How Reserved Instances are Applied
An RI discount can be applied to any one instance that matches the RI’s attributes. The RI can be used for multiple instances, but only one at a time. The important thing to remember is that you’re not purchasing a reservation for a specific instance ID, but a billing discount that can be applied to instances that fit the right attributes.
RI Application in Action:
So you’ve purchased an m5.xlarge Amazon Linux Availability Zone us-east-1b RI. Now what? If you spin up an m5.xlarge instance in us-east-1b, then the RI rate will apply to that instance. If you spin up a second m5.xlarge at the same time, it can’t use the single RI you’ve purchased because it’s already in use. So the new instance is billed at the OnDemand rate. You’d either need to purchase a second RI for the new instance or turn off the first instance so the newly-freed RI will switch over.
In that same example, if you spin up a t3.xlarge, then it will be billed as On-Demand since the instance type doesn’t match, even if the RI isn’t currently being used. Basically, an RI rate can only be used for instances that fit the same attributes and only applies to one resource at a time.

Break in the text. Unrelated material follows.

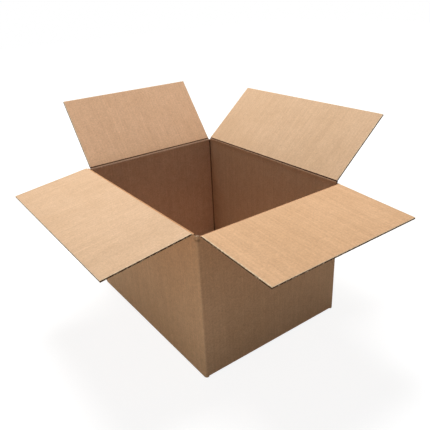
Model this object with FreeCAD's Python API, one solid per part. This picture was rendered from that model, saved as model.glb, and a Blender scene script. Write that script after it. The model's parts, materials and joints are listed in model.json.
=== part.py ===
import FreeCAD, Part
import math
import os

# Open corrugated cardboard box: a regular slotted carton, 18 x 14 x 12 in, made from one
# folded sheet of single wall board. The glued bottom is shut and the four top flaps stand
# folded outwards. Millimetres, +Z up, the origin at the centre of the underside.
# X runs across the 14 in width and Y along the 18 in length.

# Board
BOARD = 4.0
LINER = 0.5
MEDIUM = 0.55
FLUTE_PITCH = 7.9
FLUTE_RUN = 2.4
WEB = 0.8

# Case
INSIDE_X = 355.6
INSIDE_Y = 457.2
INSIDE_Z = 304.8
FLAP_SEAM = 8.0
BOTTOM_SEAM = 1.0
BOTTOM_SEAM_X = 1.5
SLOT_WIDTH = 9.5

# Folds
FOLD_RADIUS = 4.0
INNER_FOLD_RADIUS = 1.2
HINGE_OFFSET = 0.25
FOLD_GAP = 0.3
BEAD_RADIUS = 1.6
CREASE_STRIP = 9.0
CLOSED_GAP = 0.3

# Glued side joint
TAB_WIDTH = 35.0
TAB_FOOT_GAP = 3.0
TAB_HEAD_GAP = 8.0
TAB_TAPER_DEG = 15.0
JOINT_SETBACK = 1.0
JOINT_SQUEEZE = 0.2

# How far each top flap is folded past upright, in degrees
LEFT_OPEN_DEG = 97.5
RIGHT_OPEN_DEG = 49.8
FRONT_OPEN_DEG = 94.4
BACK_OPEN_DEG = 37.3

# Sizes that follow
OUTER_X = INSIDE_X + 2 * BOARD
OUTER_Y = INSIDE_Y + 2 * BOARD
SLOT_INSET = BOARD / 2 + SLOT_WIDTH / 2
SHORT_SPAN = OUTER_X - 2 * SLOT_INSET
LONG_SPAN = OUTER_Y - 2 * SLOT_INSET
SHORT_FLOOR_Z = BOARD
FLOOR_Z = SHORT_FLOOR_Z + BOARD
INNER_A = HINGE_OFFSET + BOARD
SHORT_CREASE_Z = FLOOR_Z + INSIDE_Z + INNER_A
LONG_CREASE_Z = SHORT_CREASE_Z + BOARD + CLOSED_GAP
LONG_REACH = OUTER_X / 2 + HINGE_OFFSET - FLAP_SEAM / 2
SHORT_REACH = LONG_REACH + LONG_CREASE_Z - SHORT_CREASE_Z
BOTTOM_REACH = OUTER_X / 2 - BOTTOM_SEAM / 2
MITRE_SHIFT = FOLD_GAP / math.sqrt(2)
SLOT_FLOOR_Z = SHORT_CREASE_Z - INNER_A - MITRE_SHIFT - FOLD_GAP


def point(x, y, z):
    return FreeCAD.Vector(x, y, z)


def section(corners):
    """A closed flat wire: a corner is a point, or a pair of points for an arc through
    the first to the second."""
    edges = []
    last = corners[0]
    for corner in corners[1:] + [corners[0]]:
        if isinstance(corner, tuple):
            edges.append(Part.Arc(last, corner[0], corner[1]).toShape())
            last = corner[1]
        else:
            edges.append(Part.makeLine(last, corner))
            last = corner
    return Part.Face(Part.Wire(edges))


def mitre_meets(radius):
    """Depth inside the hinge line at which the 45 degree mitre meets a round of this radius."""
    return (math.sqrt(2 * radius ** 2 - MITRE_SHIFT ** 2) - MITRE_SHIFT) / 2


def panel(outer, crease_z, foot_z, reach, span):
    """One wall with its bottom flap, drawn in X and Z and drawn out along Y over its span:
    rounded bottom fold, mitred top edge and the crease's rolled bead."""
    hinge = outer + HINGE_OFFSET
    meet = mitre_meets(BEAD_RADIUS)
    bend = FOLD_RADIUS * (1 - math.sqrt(0.5))
    corners = [
        point(outer - reach, 0, foot_z),
        point(outer - FOLD_RADIUS, 0, foot_z),
        (point(outer - bend, 0, foot_z + bend), point(outer, 0, foot_z + FOLD_RADIUS)),
        point(outer, 0, crease_z),
        point(hinge + BEAD_RADIUS, 0, crease_z),
        (point(hinge, 0, crease_z + BEAD_RADIUS),
         point(hinge - meet, 0, crease_z - meet - MITRE_SHIFT)),
        point(hinge - INNER_A, 0, crease_z - INNER_A - MITRE_SHIFT),
        point(outer - BOARD, 0, foot_z + BOARD),
        point(outer - reach, 0, foot_z + BOARD),
    ]
    solid = section(corners).extrude(point(0, span, 0))
    solid.translate(point(0, -span / 2, 0))
    return solid


def turned(shape, degrees):
    shape.rotate(point(0, 0, 0), point(0, 0, 1), degrees)
    return shape


def corner_post():
    """The folded corner between two walls, drawn at +X +Y, between the slots' edges."""
    x0 = OUTER_X / 2 - SLOT_INSET
    y0 = OUTER_Y / 2 - SLOT_INSET
    x1 = OUTER_X / 2
    y1 = OUTER_Y / 2
    xi = x1 - BOARD
    yi = y1 - BOARD
    bend = FOLD_RADIUS * (1 - math.sqrt(0.5))
    inner_bend = INNER_FOLD_RADIUS * (1 - math.sqrt(0.5))
    z = SHORT_FLOOR_Z
    corners = [
        point(x1, y0, z),
        point(x1, y1 - FOLD_RADIUS, z),
        (point(x1 - bend, y1 - bend, z), point(x1 - FOLD_RADIUS, y1, z)),
        point(x0, y1, z),
        point(x0, yi, z),
        point(xi - INNER_FOLD_RADIUS, yi, z),
        (point(xi - inner_bend, yi - inner_bend, z), point(xi, yi - INNER_FOLD_RADIUS, z)),
        point(xi, y0, z),
    ]
    return section(corners).extrude(point(0, 0, SLOT_FLOOR_Z - z))


def joint_post():
    """The glued corner at +X -Y: the front wall's cut edge laps over the right wall's fold."""
    x0 = OUTER_X / 2 - SLOT_INSET
    x1 = OUTER_X / 2
    y0 = -OUTER_Y / 2
    yi = y0 + BOARD
    z = SHORT_FLOOR_Z
    height = point(0, 0, SLOT_FLOOR_Z - z)
    lap = Part.makeBox(SLOT_INSET - JOINT_SETBACK, BOARD, height.z, point(x0, y0, z))
    centre_y = yi + FOLD_RADIUS - JOINT_SQUEEZE
    touch = math.sqrt(FOLD_RADIUS ** 2 - (centre_y - yi) ** 2)
    bend = FOLD_RADIUS * math.sqrt(0.5)
    fold = section([
        point(x1 - BOARD, yi, z),
        point(x1 - FOLD_RADIUS + touch, yi, z),
        (point(x1 - FOLD_RADIUS + bend, centre_y - bend, z), point(x1, centre_y, z)),
        point(x1 - BOARD, centre_y, z),
    ]).extrude(height)
    return lap.fuse(fold)


def glue_tab():
    """The right wall's tab, glued flat inside the front wall, with its tapered ends."""
    x1 = OUTER_X / 2 - BOARD
    x0 = x1 - TAB_WIDTH
    yi = -OUTER_Y / 2 + BOARD
    foot = FLOOR_Z + TAB_FOOT_GAP
    head = SHORT_CREASE_Z - INNER_A - TAB_HEAD_GAP
    taper = TAB_WIDTH * math.tan(math.radians(TAB_TAPER_DEG))
    corners = [
        point(x1, yi, foot),
        point(x1, yi, head),
        point(x0, yi, head - taper),
        point(x0, yi, foot + taper),
    ]
    return section(corners).extrude(point(0, BOARD, 0))


def box_body():
    """The walls, the shut bottom and the glued side joint: all one folded sheet."""
    right_side = panel(OUTER_X / 2, LONG_CREASE_Z, 0, BOTTOM_REACH - BOTTOM_SEAM_X, LONG_SPAN)
    left_side = panel(OUTER_X / 2, LONG_CREASE_Z, 0, BOTTOM_REACH + BOTTOM_SEAM_X, LONG_SPAN)
    short_side = panel(OUTER_Y / 2, SHORT_CREASE_Z, SHORT_FLOOR_Z, BOTTOM_REACH, SHORT_SPAN)
    pieces = [turned(left_side, 180)]
    pieces += [turned(short_side.copy(), degrees) for degrees in (90, 270)]
    back_left = corner_post().mirror(point(0, 0, 0), point(1, 0, 0))
    front_left = back_left.mirror(point(0, 0, 0), point(0, 1, 0))
    pieces += [corner_post(), back_left, front_left, joint_post(), glue_tab()]
    return right_side.fuse(pieces).removeSplitter()


def flute_pockets(span, height):
    """The hollows either side of the fluted medium, as wires across the board at one height,
    turned over by turns, with the board standing at X from -INNER_A to -HINGE_OFFSET."""
    depth = BOARD - 2 * LINER - MEDIUM
    wide = FLUTE_PITCH / 4 + FLUTE_RUN / 2 - WEB / 2
    narrow = wide - FLUTE_RUN * depth / (BOARD - 2 * LINER)
    step = FLUTE_PITCH / 2
    count = int((span - 2 * wide - 2 * WEB) / step)
    wires = []
    for i in range(count + 1):
        y = (i - count / 2) * step
        inner = -INNER_A + LINER
        tip = inner + depth
        if i % 2:
            inner = -HINGE_OFFSET - LINER
            tip = inner - depth
        wires.append(Part.makePolygon([
            point(inner, y - wide, height),
            point(inner, y + wide, height),
            point(tip, y + narrow, height),
            point(tip, y - narrow, height),
            point(inner, y - wide, height),
        ]))
    return wires


def flap(span, reach):
    """One top flap, standing upright over the hinge line through the origin along Y, with the
    outside at +X: a creased root that clears the bead, then open flutes to the free edge."""
    notch = BEAD_RADIUS + FOLD_GAP
    meet = mitre_meets(notch)
    outer_foot = math.sqrt(notch ** 2 - HINGE_OFFSET ** 2)
    middle = math.radians(90 + 22.5)
    root = section([
        point(-HINGE_OFFSET, 0, outer_foot),
        (point(notch * math.cos(middle), 0, notch * math.sin(middle)),
         point(-meet, 0, meet + MITRE_SHIFT)),
        point(-INNER_A, 0, INNER_A + MITRE_SHIFT),
        point(-INNER_A, 0, CREASE_STRIP),
        point(-HINGE_OFFSET, 0, CREASE_STRIP),
    ]).extrude(point(0, span, 0))
    root.translate(point(0, -span / 2, 0))
    outline = Part.makePolygon([
        point(-INNER_A, -span / 2, CREASE_STRIP),
        point(-HINGE_OFFSET, -span / 2, CREASE_STRIP),
        point(-HINGE_OFFSET, span / 2, CREASE_STRIP),
        point(-INNER_A, span / 2, CREASE_STRIP),
        point(-INNER_A, -span / 2, CREASE_STRIP),
    ])
    fluted = Part.makeFace([outline] + flute_pockets(span, CREASE_STRIP), "Part::FaceMakerCheese")
    board = fluted.extrude(point(0, 0, reach - CREASE_STRIP))
    return root.fuse(board).removeSplitter()


def placed_flap(shape, open_deg, wall_deg, outer, crease_z):
    """Folds a flap outwards about its hinge line and sets it on the wall that faces wall_deg."""
    shape.rotate(point(0, 0, 0), point(0, 1, 0), open_deg)
    shape.translate(point(outer + HINGE_OFFSET, 0, crease_z))
    return turned(shape, wall_deg)


def all_nodes():
    nodes = {"box_body": box_body()}
    for name, wall_deg, open_deg in (("left_flap", 180, LEFT_OPEN_DEG),
                                     ("right_flap", 0, RIGHT_OPEN_DEG)):
        shape = flap(LONG_SPAN, LONG_REACH)
        nodes[name] = placed_flap(shape, open_deg, wall_deg, OUTER_X / 2, LONG_CREASE_Z)
    for name, wall_deg, open_deg in (("front_flap", 270, FRONT_OPEN_DEG),
                                     ("back_flap", 90, BACK_OPEN_DEG)):
        shape = flap(SHORT_SPAN, SHORT_REACH)
        nodes[name] = placed_flap(shape, open_deg, wall_deg, OUTER_Y / 2, SHORT_CREASE_Z)
    return nodes


os.makedirs("parts", exist_ok=True)
for node, solid in all_nodes().items():
    print(node, solid.ShapeType, len(solid.Solids), solid.isValid(), round(solid.Volume))
    solid.exportStep("parts/" + node + ".step")
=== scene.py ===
# %% [markdown]
# An open cardboard box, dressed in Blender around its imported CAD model. The frame brings
# in the CAD pieces, their sizes and their hinge lines, so whatever is drawn here fits them.
# Only the board's own small sizes are repeated below. All lengths are metres, +Z is up.
# Blender starts with a cube, a camera and a lamp that would be in the picture, so they are
# removed first.

# %% Load the frame
import json
import math

import bmesh
import bpy
from mathutils import Matrix, Vector


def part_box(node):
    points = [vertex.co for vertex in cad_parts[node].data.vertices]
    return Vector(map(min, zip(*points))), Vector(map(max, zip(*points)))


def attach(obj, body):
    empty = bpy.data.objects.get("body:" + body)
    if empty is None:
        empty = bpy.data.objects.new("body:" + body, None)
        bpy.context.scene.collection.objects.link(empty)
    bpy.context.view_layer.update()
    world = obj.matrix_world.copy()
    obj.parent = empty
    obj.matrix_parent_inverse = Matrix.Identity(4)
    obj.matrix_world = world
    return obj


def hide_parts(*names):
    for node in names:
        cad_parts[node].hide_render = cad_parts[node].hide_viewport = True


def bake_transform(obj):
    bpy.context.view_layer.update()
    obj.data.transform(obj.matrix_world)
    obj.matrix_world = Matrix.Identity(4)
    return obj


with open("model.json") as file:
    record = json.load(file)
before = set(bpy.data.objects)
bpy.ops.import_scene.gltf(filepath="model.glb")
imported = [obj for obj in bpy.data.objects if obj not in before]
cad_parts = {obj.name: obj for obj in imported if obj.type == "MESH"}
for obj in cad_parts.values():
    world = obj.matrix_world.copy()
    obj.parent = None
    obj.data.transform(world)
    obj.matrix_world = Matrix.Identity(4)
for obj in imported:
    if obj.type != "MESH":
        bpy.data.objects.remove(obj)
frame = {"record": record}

for startup in ("Cube", "Camera", "Light"):
    if startup in bpy.data.objects:
        bpy.data.objects.remove(bpy.data.objects[startup], do_unlink=True)

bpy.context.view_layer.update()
MM = 0.001

# %% [markdown]
# The board is the same single wall sheet everywhere: two paper liners with a fluted paper
# between them. A hinge line lies HINGE_OFFSET outside its wall, and the crease is a small
# rolled bead round it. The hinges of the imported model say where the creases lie, and how
# far each flap is open is what its closed limit leaves over 90 degrees.

# %% Sizes from the frame
BOARD = 4.0 * MM
HINGE_OFFSET = 0.25 * MM
INNER_FACE = BOARD + HINGE_OFFSET
FOLD_GAP = 0.3 * MM
MITRE_SHIFT = FOLD_GAP / math.sqrt(2)
BEAD_RADIUS = 1.6 * MM
FOLD_RADIUS = 4.0 * MM
INNER_FOLD_RADIUS = 1.2 * MM
PAPER = 0.38 * MM
FLUTE_PITCH = 7.9 * MM

hinges = {joint["child"]: joint for joint in frame["record"]["behaviour"]["joints"]}
outer_x = 2 * (abs(hinges["right_flap"]["pos_m"][0]) - HINGE_OFFSET)
outer_y = 2 * (abs(hinges["back_flap"]["pos_m"][1]) - HINGE_OFFSET)
long_crease = hinges["right_flap"]["pos_m"][2]
short_crease = hinges["back_flap"]["pos_m"][2]
long_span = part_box("left_flap")[1][1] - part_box("left_flap")[0][1]
short_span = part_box("front_flap")[1][0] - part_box("front_flap")[0][0]
slot_inset = (outer_x - short_span) / 2
print("outside", round(outer_x / MM, 1), round(outer_y / MM, 1), "spans",
      round(long_span / MM, 2), round(short_span / MM, 2), "slot inset", round(slot_inset / MM, 2))

# %% How far the flaps stand open
def open_angle(name):
    """How far past upright a flap rests, in degrees."""
    return -hinges[name]["range_deg"][0] - 90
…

Using RIs with Consolidated Billing
RIs automatically transfer between linked accounts in a consolidated billing structure, but how it’s applied depends on the account that bought the RI. The purchasing account always gets preference, but if it’s not running any qualifying instances, the RI can be used by other linked accounts. If the reservations were purchased at the master payer level, then they’re spread out among the linked accounts on an as-needed basis.
As a note, the capacity reservation doesn’t go along with the RI when inherited. That will always stay with the account where it was purchased.